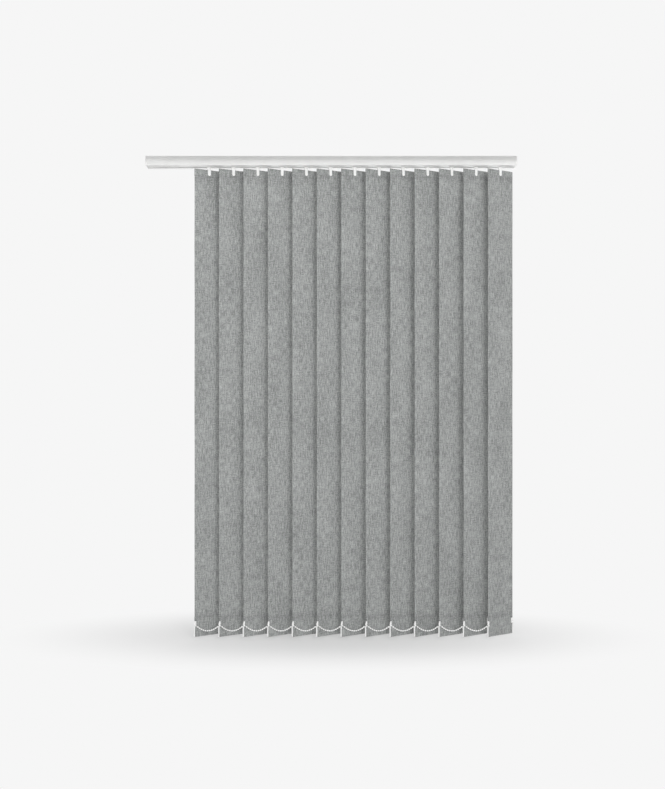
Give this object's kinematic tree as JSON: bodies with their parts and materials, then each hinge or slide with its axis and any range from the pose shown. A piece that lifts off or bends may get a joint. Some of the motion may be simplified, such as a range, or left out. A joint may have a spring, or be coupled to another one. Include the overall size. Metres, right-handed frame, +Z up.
{
  "type": "vertical blind",
  "caption": "Vertical blind with grey fabric louvres hung from geared carriers in a white ceiling-fixed headrail, with bottom weights tied by bead chains.",
  "frame": {"origin": "middle of the ceiling plane that the brackets are screwed to, half way along the headrail", "axes": "+X along the headrail to the right as seen from the room, -Y towards the room, +Z up"},
  "size_m": [1.064, 0.0456, 1.3805],
  "materials": {
    "rail_paint": "white powder coat on extruded aluminium, satin",
    "bracket_steel": "zinc-plated pressed steel",
    "cap_plastic": "white moulded plastic, satin",
    "rod_metal": "mill-finish extruded rod",
    "carrier_plastic": "white moulded acetal",
    "hanger_plastic": "white moulded plastic, light gloss",
    "louvre_fabric": "mid grey linen-look woven cloth with fine vertical slubs",
    "weight_plastic": "white plastic-coated weight with moulded ends",
    "chain_plastic": "white bead chain"
  },
  "bodies": {
    "headrail_body": {"headrail": "rail_paint", "ceiling_brackets": "bracket_steel", "return_end_cap": "cap_plastic", "control_end_cap": "cap_plastic"},
    "tilt_rod_body": {"tilt_rod": "rod_metal"},
    "carrier_01": {"truck_01": "carrier_plastic"},
    "louvre_body_01": {"hanger_01": "hanger_plastic", "louvre_01": "louvre_fabric", "weight_01": "weight_plastic"},
    "carrier_02": {"truck_02": "carrier_plastic"},
    "louvre_body_02": {"hanger_02": "hanger_plastic", "louvre_02": "louvre_fabric", "weight_02": "weight_plastic"},
    "carrier_03": {"truck_03": "carrier_plastic"},
    "louvre_body_03": {"hanger_03": "hanger_plastic", "louvre_03": "louvre_fabric", "weight_03": "weight_plastic"},
    "carrier_04": {"truck_04": "carrier_plastic"},
    "louvre_body_04": {"hanger_04": "hanger_plastic", "louvre_04": "louvre_fabric", "weight_04": "weight_plastic"},
    "carrier_05": {"truck_05": "carrier_plastic"},
    "louvre_body_05": {"hanger_05": "hanger_plastic", "louvre_05": "louvre_fabric", "weight_05": "weight_plastic"},
    "carrier_06": {"truck_06": "carrier_plastic"},
    "louvre_body_06": {"hanger_06": "hanger_plastic", "louvre_06": "louvre_fabric", "weight_06": "weight_plastic"},
    "carrier_07": {"truck_07": "carrier_plastic"},
    "louvre_body_07": {"hanger_07": "hanger_plastic", "louvre_07": "louvre_fabric", "weight_07": "weight_plastic"},
    "carrier_08": {"truck_08": "carrier_plastic"},
    "louvre_body_08": {"hanger_08": "hanger_plastic", "louvre_08": "louvre_fabric", "weight_08": "weight_plastic"},
    "carrier_09": {"truck_09": "carrier_plastic"},
    "louvre_body_09": {"hanger_09": "hanger_plastic", "louvre_09": "louvre_fabric", "weight_09": "weight_plastic"},
    "carrier_10": {"truck_10": "carrier_plastic"},
    "louvre_body_10": {"hanger_10": "hanger_plastic", "louvre_10": "louvre_fabric", "weight_10": "weight_plastic"},
    "carrier_11": {"truck_11": "carrier_plastic"},
    "louvre_body_11": {"hanger_11": "hanger_plastic", "louvre_11": "louvre_fabric", "weight_11": "weight_plastic"},
    "carrier_12": {"truck_12": "carrier_plastic"},
    "louvre_body_12": {"hanger_12": "hanger_plastic", "louvre_12": "louvre_fabric", "weight_12": "weight_plastic"},
    "louvre_body_13": {"hanger_13": "hanger_plastic", "louvre_13": "louvre_fabric", "weight_13": "weight_plastic"},
    "front_chain_body": {"front_chain": "chain_plastic"},
    "front_chain_lead": {"front_chain_end": "chain_plastic"},
    "rear_chain_body": {"rear_chain": "chain_plastic"},
    "rear_chain_lead": {"rear_chain_end": "chain_plastic"}
  },
  "joints": [
    {"name": "traverse_01", "type": "slide", "parent": "headrail_body", "child": "carrier_01", "axis": [1, 0, 0], "range_m": [-0.12, 0.6], "deforming": ["front_chain", "rear_chain"]},
    {"name": "tilt_01", "type": "hinge", "parent": "carrier_01", "child": "louvre_body_01", "pos_m": [-0.3523, 0, -0.03], "axis": [0, 0, 1], "range_deg": [-16, 139]},
    {"name": "traverse_02", "type": "slide", "parent": "headrail_body", "child": "carrier_02", "axis": [1, 0, 0], "range_m": [-0.11, 0.55]},
    {"name": "tilt_02", "type": "hinge", "parent": "carrier_02", "child": "louvre_body_02", "pos_m": [-0.2823, 0, -0.03], "axis": [0, 0, 1], "range_deg": [-16, 139]},
    {"name": "traverse_03", "type": "slide", "parent": "headrail_body", "child": "carrier_03", "axis": [1, 0, 0], "range_m": [-0.1, 0.5]},
    {"name": "tilt_03", "type": "hinge", "parent": "carrier_03", "child": "louvre_body_03", "pos_m": [-0.2123, 0, -0.03], "axis": [0, 0, 1], "range_deg": [-16, 139]},
    {"name": "traverse_04", "type": "slide", "parent": "headrail_body", "child": "carrier_04", "axis": [1, 0, 0], "range_m": [-0.09, 0.45]},
    {"name": "tilt_04", "type": "hinge", "parent": "carrier_04", "child": "louvre_body_04", "pos_m": [-0.1423, 0, -0.03], "axis": [0, 0, 1], "range_deg": [-16, 139]},
    {"name": "traverse_05", "type": "slide", "parent": "headrail_body", "child": "carrier_05", "axis": [1, 0, 0], "range_m": [-0.08, 0.4]},
    {"name": "tilt_05", "type": "hinge", "parent": "carrier_05", "child": "louvre_body_05", "pos_m": [-0.0723, 0, -0.03], "axis": [0, 0, 1], "range_deg": [-16, 139]},
    {"name": "traverse_06", "type": "slide", "parent": "headrail_body", "child": "carrier_06", "axis": [1, 0, 0], "range_m": [-0.07, 0.35]},
    {"name": "tilt_06", "type": "hinge", "parent": "carrier_06", "child": "louvre_body_06", "pos_m": [-0.0023, 0, -0.03], "axis": [0, 0, 1], "range_deg": [-16, 139]},
    {"name": "traverse_07", "type": "slide", "parent": "headrail_body", "child": "carrier_07", "axis": [1, 0, 0], "range_m": [-0.06, 0.3]},
    {"name": "tilt_07", "type": "hinge", "parent": "carrier_07", "child": "louvre_body_07", "pos_m": [0.0677, 0, -0.03], "axis": [0, 0, 1], "range_deg": [-16, 139]},
    {"name": "traverse_08", "type": "slide", "parent": "headrail_body", "child": "carrier_08", "axis": [1, 0, 0], "range_m": [-0.05, 0.25]},
    {"name": "tilt_08", "type": "hinge", "parent": "carrier_08", "child": "louvre_body_08", "pos_m": [0.1377, 0, -0.03], "axis": [0, 0, 1], "range_deg": [-16, 139]},
    {"name": "traverse_09", "type": "slide", "parent": "headrail_body", "child": "carrier_09", "axis": [1, 0, 0], "range_m": [-0.04, 0.2]},
    {"name": "tilt_09", "type": "hinge", "parent": "carrier_09", "child": "louvre_body_09", "pos_m": [0.2077, 0, -0.03], "axis": [0, 0, 1], "range_deg": [-16, 139]},
    {"name": "traverse_10", "type": "slide", "parent": "headrail_body", "child": "carrier_10", "axis": [1, 0, 0], "range_m": [-0.03, 0.15]},
    {"name": "tilt_10", "type": "hinge", "parent": "carrier_10", "child": "louvre_body_10", "pos_m": [0.2777, 0, -0.03], "axis": [0, 0, 1], "range_deg": [-16, 139]},
    {"name": "traverse_11", "type": "slide", "parent": "headrail_body", "child": "carrier_11", "axis": [1, 0, 0], "range_m": [-0.02, 0.1]},
    {"name": "tilt_11", "type": "hinge", "parent": "carrier_11", "child": "louvre_body_11", "pos_m": [0.3477, 0, -0.03], "axis": [0, 0, 1], "range_deg": [-16, 139]},
    {"name": "traverse_12", "type": "slide", "parent": "headrail_body", "child": "carrier_12", "axis": [1, 0, 0], "range_m": [-0.01, 0.05]},
    {"name": "tilt_12", "type": "hinge", "parent": "carrier_12", "child": "louvre_body_12", "pos_m": [0.4177, 0, -0.03], "axis": [0, 0, 1], "range_deg": [-16, 139]},
    {"name": "tilt_13", "type": "hinge", "parent": "headrail_body", "child": "louvre_body_13", "pos_m": [0.4877, 0, -0.03], "axis": [0, 0, 1], "range_deg": [-16, 139]},
    {"name": "rod_spin", "type": "hinge", "parent": "headrail_body", "child": "tilt_rod_body", "pos_m": [0, 0.0072, -0.0116], "axis": [1, 0, 0], "range_deg": [-96, 834]},
    {"name": "front_chain_turn", "type": "hinge", "parent": "louvre_body_13", "child": "front_chain_body", "pos_m": [0.45076, -0.01998, -1.3478], "axis": [0, 0, 1], "range_deg": [-139, 16]},
    {"name": "front_chain_gather", "type": "slide", "parent": "front_chain_body", "child": "front_chain_lead", "axis": [1, 0, 0], "range_m": [-0.12, 0.6]},
    {"name": "rear_chain_turn", "type": "hinge", "parent": "louvre_body_13", "child": "rear_chain_body", "pos_m": [0.52465, 0.01998, -1.3478], "axis": [0, 0, 1], "range_deg": [-139, 16]},
    {"name": "rear_chain_gather", "type": "slide", "parent": "rear_chain_body", "child": "rear_chain_lead", "axis": [1, 0, 0], "range_m": [-0.12, 0.6]}
  ],
  "couplings": [
    {"joint": "tilt_01", "follows": "tilt_13", "ratio": 1},
    {"joint": "traverse_02", "follows": "traverse_01", "ratio": 0.91667},
    {"joint": "tilt_02", "follows": "tilt_13", "ratio": 1},
    {"joint": "traverse_03", "follows": "traverse_01", "ratio": 0.83333},
    {"joint": "tilt_03", "follows": "tilt_13", "ratio": 1},
    {"joint": "traverse_04", "follows": "traverse_01", "ratio": 0.75},
    {"joint": "tilt_04", "follows": "tilt_13", "ratio": 1},
    {"joint": "traverse_05", "follows": "traverse_01", "ratio": 0.66667},
    {"joint": "tilt_05", "follows": "tilt_13", "ratio": 1},
    {"joint": "traverse_06", "follows": "traverse_01", "ratio": 0.58333},
    {"joint": "tilt_06", "follows": "tilt_13", "ratio": 1},
    {"joint": "traverse_07", "follows": "traverse_01", "ratio": 0.5},
    {"joint": "tilt_07", "follows": "tilt_13", "ratio": 1},
    {"joint": "traverse_08", "follows": "traverse_01", "ratio": 0.41667},
    {"joint": "tilt_08", "follows": "tilt_13", "ratio": 1},
    {"joint": "traverse_09", "follows": "traverse_01", "ratio": 0.33333},
    {"joint": "tilt_09", "follows": "tilt_13", "ratio": 1},
    {"joint": "traverse_10", "follows": "traverse_01", "ratio": 0.25},
    {"joint": "tilt_10", "follows": "tilt_13", "ratio": 1},
    {"joint": "traverse_11", "follows": "traverse_01", "ratio": 0.16667},
    {"joint": "tilt_11", "follows": "tilt_13", "ratio": 1},
    {"joint": "traverse_12", "follows": "traverse_01", "ratio": 0.083333},
    {"joint": "tilt_12", "follows": "tilt_13", "ratio": 1},
    {"joint": "rod_spin", "follows": "tilt_13", "ratio": 6},
    {"joint": "front_chain_turn", "follows": "tilt_13", "ratio": -1},
    {"joint": "front_chain_gather", "follows": "traverse_01", "ratio": 1},
    {"joint": "rear_chain_turn", "follows": "tilt_13", "ratio": -1},
    {"joint": "rear_chain_gather", "follows": "traverse_01", "ratio": 1}
  ]
}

-- -- --

### What the task asks
Within the material above, find the lines that contain the word "bodies"; copy them.

### Result below
Give this object's kinematic tree as JSON: bodies with their parts and materials, then each hinge or slide with its axis and any range from the pose shown. A piece that lifts off or bends may get a joint. Some of the motion may be simplified, such as a range, or left out. A joint may have a spring, or be coupled to another one. Include the overall size. Metres, right-handed frame, +Z up.
  "bodies": {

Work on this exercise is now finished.